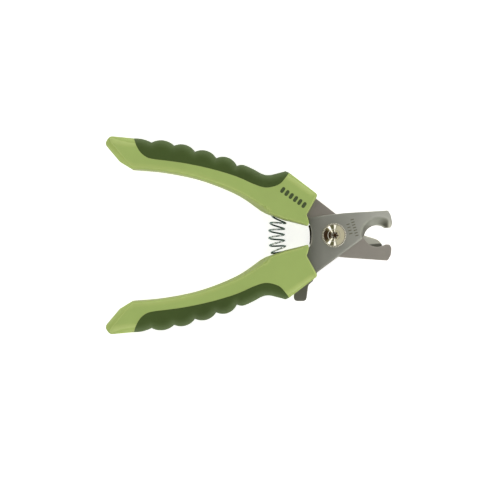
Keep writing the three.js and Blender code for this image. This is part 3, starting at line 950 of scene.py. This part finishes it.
def make_blade(name, side, node, notch, tip, arm_root, heel):
    """A stamped blade with a hollow-ground notch: the upper jaw's in front, the lower jaw's behind."""
    low, high = heights(node)
    ring = dense(mirrored(blade_outline(notch, tip, arm_root, heel), side), 0.6)
    wheel = (np.array(notch[0]) + GRIND_FROM_NOTCH) * [1, side]
    arm_root, heel = [np.array([x, side * y]) for x, y in (arm_root, heel)]

    def ground(xy):
        """Coned grind round the notch, and the long bevel beside the heel."""
        within = GRIND_RADIUS - np.linalg.norm(xy - wheel, axis=1)
        soft = np.interp(xy[:, 0], SOFTNESS_AT, GRIND_SOFTNESS)
        blend = np.clip((within + soft) / (2 * soft), 0, 1)
        hollow = GRIND_SLOPE * np.where(within > soft, within, soft * blend**2)
        away = to_edge(xy, np.array([arm_root, heel]), closed=False)[0][:, 0]
        bevel = HEEL_BEVEL_DEPTH * np.clip(1 - away / HEEL_BEVEL_WIDTH, 0, 1)
        return np.maximum(hollow, bevel)

    def fine(xy):
        return round_over(xy, ring)[0]

    def inner_drop(xy):
        return fine(xy) * INNER_EDGE_SHARES[side]

    def outer_drop(xy):
        """How far the outer face lies back, short of leaving the cutting edge too thin."""
        return np.minimum(np.maximum(ground(xy), fine(xy)), high - low - LEAST_EDGE)

    grind_rows = [np.array(arc(wheel, GRIND_RADIUS + out, 0, 360, 150)[:-1]) for out in GRIND_ROWS]
    direction = (heel - arm_root) / np.linalg.norm(heel - arm_root)
    offset = np.array([-direction[1], direction[0]]) * side * HEEL_BEVEL_WIDTH
    steps = np.linspace(-0.02, 1.02, 60)[:, None]
    bevel_rows = [arm_root + offset * share + (heel - arm_root) * steps for share in BEVEL_SHARES]
    points = np.concatenate([
        edge_rings(ring, ring, 3), *grind_rows, *bevel_rows, grid_points(ring, 1.6, 0.5),
    ])
    points = off_bore(points[is_inside(points, ring)])
    if side == UPPER:
        high -= FACE_RECESS
        drops = outer_drop, inner_drop
    else:
        drops = inner_drop, outer_drop
    return plate(
        name, ring, lambda xy: high - drops[0](xy), lambda xy: low + drops[1](xy), points,
        [bore_ring()], BLADE_SHARP,
    )


front_blade = make_blade("front_blade_ground", UPPER, "front_blade", **FRONT)
rear_blade = make_blade("rear_blade_ground", LOWER, "rear_blade", **REAR)
finish(front_blade, BLADE_STEEL, "front_lever", "blade_steel", "front_blade")
finish(rear_blade, REAR_STEEL, "rear_lever", "blade_steel", "rear_blade")

ETCH_COLUMNS = [((9.3, 8.0), (11.7, -0.1), 7), ((7.2, 5.6), (8.6, 0.9), 4)]  # start, end, bars
ETCH_LENGTH = 1.7
ETCH_WIDTH = 0.5
ETCH_TOP = heights("front_blade")[1] - 0.001
ETCH_BOTTOM = heights("front_blade")[1] - 0.06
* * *
What you need to do> Produce an exact copy of the whole listing.

Task result>
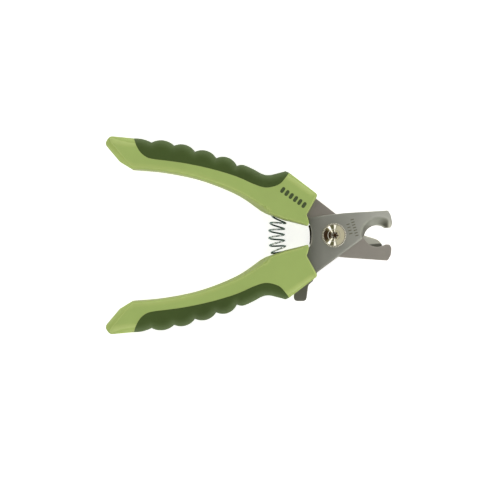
Keep writing the three.js and Blender code for this image. This is part 3, starting at line 950 of scene.py. This part finishes it.
def make_blade(name, side, node, notch, tip, arm_root, heel):
    """A stamped blade with a hollow-ground notch: the upper jaw's in front, the lower jaw's behind."""
    low, high = heights(node)
    ring = dense(mirrored(blade_outline(notch, tip, arm_root, heel), side), 0.6)
    wheel = (np.array(notch[0]) + GRIND_FROM_NOTCH) * [1, side]
    arm_root, heel = [np.array([x, side * y]) for x, y in (arm_root, heel)]

    def ground(xy):
        """Coned grind round the notch, and the long bevel beside the heel."""
        within = GRIND_RADIUS - np.linalg.norm(xy - wheel, axis=1)
        soft = np.interp(xy[:, 0], SOFTNESS_AT, GRIND_SOFTNESS)
        blend = np.clip((within + soft) / (2 * soft), 0, 1)
        hollow = GRIND_SLOPE * np.where(within > soft, within, soft * blend**2)
        away = to_edge(xy, np.array([arm_root, heel]), closed=False)[0][:, 0]
        bevel = HEEL_BEVEL_DEPTH * np.clip(1 - away / HEEL_BEVEL_WIDTH, 0, 1)
        return np.maximum(hollow, bevel)

    def fine(xy):
        return round_over(xy, ring)[0]

    def inner_drop(xy):
        return fine(xy) * INNER_EDGE_SHARES[side]

    def outer_drop(xy):
        """How far the outer face lies back, short of leaving the cutting edge too thin."""
        return np.minimum(np.maximum(ground(xy), fine(xy)), high - low - LEAST_EDGE)

    grind_rows = [np.array(arc(wheel, GRIND_RADIUS + out, 0, 360, 150)[:-1]) for out in GRIND_ROWS]
    direction = (heel - arm_root) / np.linalg.norm(heel - arm_root)
    offset = np.array([-direction[1], direction[0]]) * side * HEEL_BEVEL_WIDTH
    steps = np.linspace(-0.02, 1.02, 60)[:, None]
    bevel_rows = [arm_root + offset * share + (heel - arm_root) * steps for share in BEVEL_SHARES]
    points = np.concatenate([
        edge_rings(ring, ring, 3), *grind_rows, *bevel_rows, grid_points(ring, 1.6, 0.5),
    ])
    points = off_bore(points[is_inside(points, ring)])
    if side == UPPER:
        high -= FACE_RECESS
        drops = outer_drop, inner_drop
    else:
        drops = inner_drop, outer_drop
    return plate(
        name, ring, lambda xy: high - drops[0](xy), lambda xy: low + drops[1](xy), points,
        [bore_ring()], BLADE_SHARP,
    )


front_blade = make_blade("front_blade_ground", UPPER, "front_blade", **FRONT)
rear_blade = make_blade("rear_blade_ground", LOWER, "rear_blade", **REAR)
finish(front_blade, BLADE_STEEL, "front_lever", "blade_steel", "front_blade")
finish(rear_blade, REAR_STEEL, "rear_lever", "blade_steel", "rear_blade")

ETCH_COLUMNS = [((9.3, 8.0), (11.7, -0.1), 7), ((7.2, 5.6), (8.6, 0.9), 4)]  # start, end, bars
ETCH_LENGTH = 1.7
ETCH_WIDTH = 0.5
ETCH_TOP = heights("front_blade")[1] - 0.001
ETCH_BOTTOM = heights("front_blade")[1] - 0.06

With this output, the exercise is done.